No, this is an entirely new conception of the natural interest rate, one that is based on individual action, which makes it completely different from Wicksell, whose treatment ONLY considered groups and abstract aggregates.

LOL.. We are back to square one and Sraffa's critique wipes you out again, just as Hayek got a savage beating in 1930s and serious economists abandoned his theories.

Sraffa's comments didn't refute Hayek the first time, I don't see how repeating the claim that he did is true every time you repeat it.

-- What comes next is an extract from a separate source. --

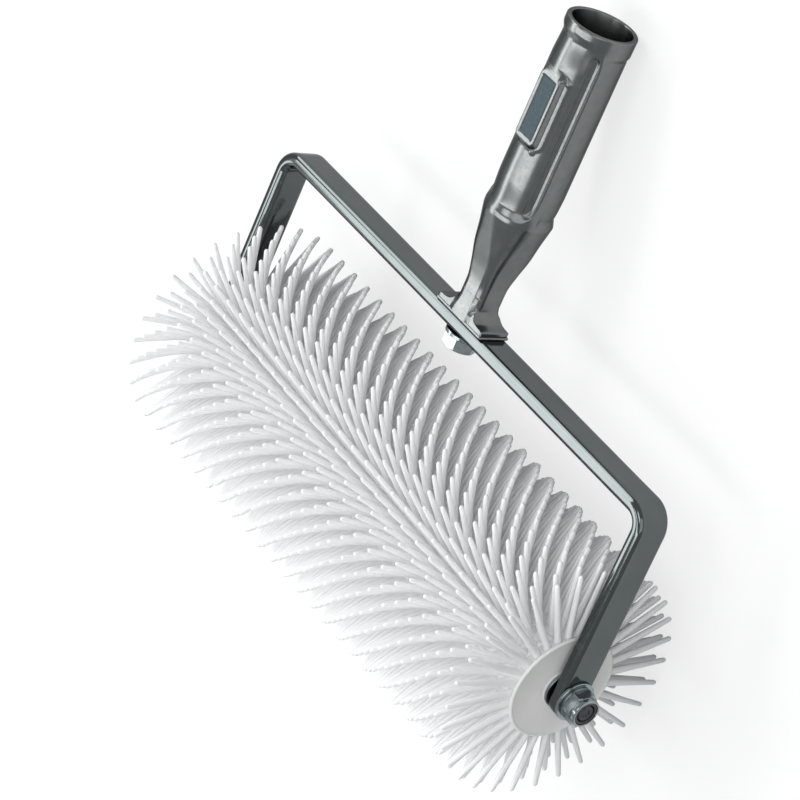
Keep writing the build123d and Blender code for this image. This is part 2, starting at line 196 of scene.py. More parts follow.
@dataclass(frozen=True)
class Finish:
    """A procedural finish: two tones in soft patches, uneven gloss and a fine grain.

    Args:
        title: name of the material.
        dark: colour of the darker patches.
        light: colour of the lighter patches.
        metallic: 1 for metal, 0 for plastic.
        gloss: lowest and highest roughness.
        patch_size: width of a patch, in millimetres.
        grain_size: width of a grain, in millimetres.
        grain_height: height of the grain, in millimetres.
        stretch: how much shorter the patches and grain are along each axis.
        glow: share of light that goes through the surface layer, for milky plastic.
        edge_tint: how strongly metal mirrors at a glancing angle, 1 for bare metal.
    """

    title: str
    dark: tuple[float, float, float]
    light: tuple[float, float, float]
    metallic: float
    gloss: tuple[float, float]
    patch_size: float
    grain_size: float
    grain_height: float
    stretch: tuple[float, float, float] = (1.0, 1.0, 1.0)
    glow: float = 0.0
    edge_tint: float = 1.0

    def material(self) -> bpy.types.Material:
        """Build the node material.

        A soft noise on Object coordinates mixes the two tones and, at another scale, sets the
        roughness; a fine noise lifts the surface as a bump.

        Returns:
            The material, made once and then shared by its name.
        """
        made = bpy.data.materials.get(self.title)
        if made is not None:
            return made
        material = bpy.data.materials.new(self.title)
        material.use_nodes = True
        nodes, links = material.node_tree.nodes, material.node_tree.links
        shader = nodes["Principled BSDF"]
        shader.inputs["Metallic"].default_value = self.metallic
        shader.inputs["Specular Tint"].default_value = (*(3 * [self.edge_tint]), 1.0)
        place = nodes.new("ShaderNodeTexCoord")
        mapping = nodes.new("ShaderNodeMapping")
        mapping.inputs["Scale"].default_value = self.stretch
        links.new(place.outputs["Object"], mapping.inputs["Vector"])
        patches = self._noise(nodes, links, mapping, self.patch_size, 3.0)
        tone = nodes.new("ShaderNodeMix")
        tone.data_type = "RGBA"
        tone.inputs["A"].default_value = (*self.dark, 1.0)
        tone.inputs["B"].default_value = (*self.light, 1.0)
        spread = nodes.new("ShaderNodeMapRange")
        spread.inputs["From Min"].default_value = 0.35
        spread.inputs["From Max"].default_value = 0.65
        links.new(patches.outputs["Fac"], spread.inputs["Value"])
        links.new(spread.outputs["Result"], tone.inputs["Factor"])
        links.new(tone.outputs["Result"], shader.inputs["Base Color"])
        sheen = self._noise(nodes, links, mapping, self.patch_size / 3.0, 2.0)
        rough = nodes.new("ShaderNodeMapRange")
        rough.inputs["From Min"].default_value = 0.3
        rough.inputs["From Max"].default_value = 0.7
        rough.inputs["To Min"].default_value = self.gloss[0]
        rough.inputs["To Max"].default_value = self.gloss[1]
        links.new(sheen.outputs["Fac"], rough.inputs["Value"])
        links.new(rough.outputs["Result"], shader.inputs["Roughness"])
        grain = self._noise(nodes, links, mapping, self.grain_size, 2.0)
        bump = nodes.new("ShaderNodeBump")
        bump.inputs["Strength"].default_value = 1.0
        bump.inputs["Distance"].default_value = self.grain_height * MM
        links.new(grain.outputs["Fac"], bump.inputs["Height"])
        links.new(bump.outputs["Normal"], shader.inputs["Normal"])
        if self.glow:
            shader.inputs["Subsurface Weight"].default_value = self.glow
            shader.inputs["Subsurface Radius"].default_value = (1.0, 1.0, 1.0)
            shader.inputs["Subsurface Scale"].default_value = 2.0 * MM
        return material

    @staticmethod
    def _noise(nodes: "bpy.types.Nodes", links: "bpy.types.NodeLinks",
               mapping: bpy.types.Node, size: float, detail: float) -> bpy.types.Node:
        """A noise node whose features are about size millimetres wide.

        Args:
            nodes: the material's nodes.
            links: the material's links.
            mapping: the node that gives the place on the piece.
            size: width of a feature, in millimetres.
            detail: how many finer layers the noise has.

        Returns:
            The noise node.
        """
        noise = nodes.new("ShaderNodeTexNoise")
        noise.inputs["Scale"].default_value = 1.0 / (size * MM)
        noise.inputs["Detail"].default_value = detail
        links.new(mapping.outputs["Vector"], noise.inputs["Vector"])
        return noise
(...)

In “the evenly rotating economy” it is:

"In Human Action, Mises advanced the Austrian theory of money by delivering a shattering blow to the very concept of Walrasian general equilibrium. To arrive at that equilibrium, the basic data of the economy—values, technology, and resources—must all be frozen and understood by every participant in the market to be frozen indefinitely. Given such a magical freeze, the economy would sooner or later settle into an endless round of constant prices and production, with each firm earning a uniform rate of interest (or, in some constructions, a zero rate of interest). The idea of certainty and fixity in what Mises called “the evenly rotating economy” is absurd, but what Mises went on to show is that in such a world of fixity and certainty no one would hold cash balances. Everyone’s demand for cash balances would fall to zero. For since everyone would have perfect foresight and knowledge of his future sales and purchases, there would be no point in holding any cash balance at all."

Yes, Mises did argue that you will not see a single interest rate in the real world economy.

Thanks for proving yourself wrong once again. Hahahaha

It can accomodate ONLY in a moneyless, barter world.

Non-sequitur. It can accommodate ALL economies, money or barter.

The natural interest rate is the same. It is the subjective ranking of values that individuals attach to future goods as opposed to present goods.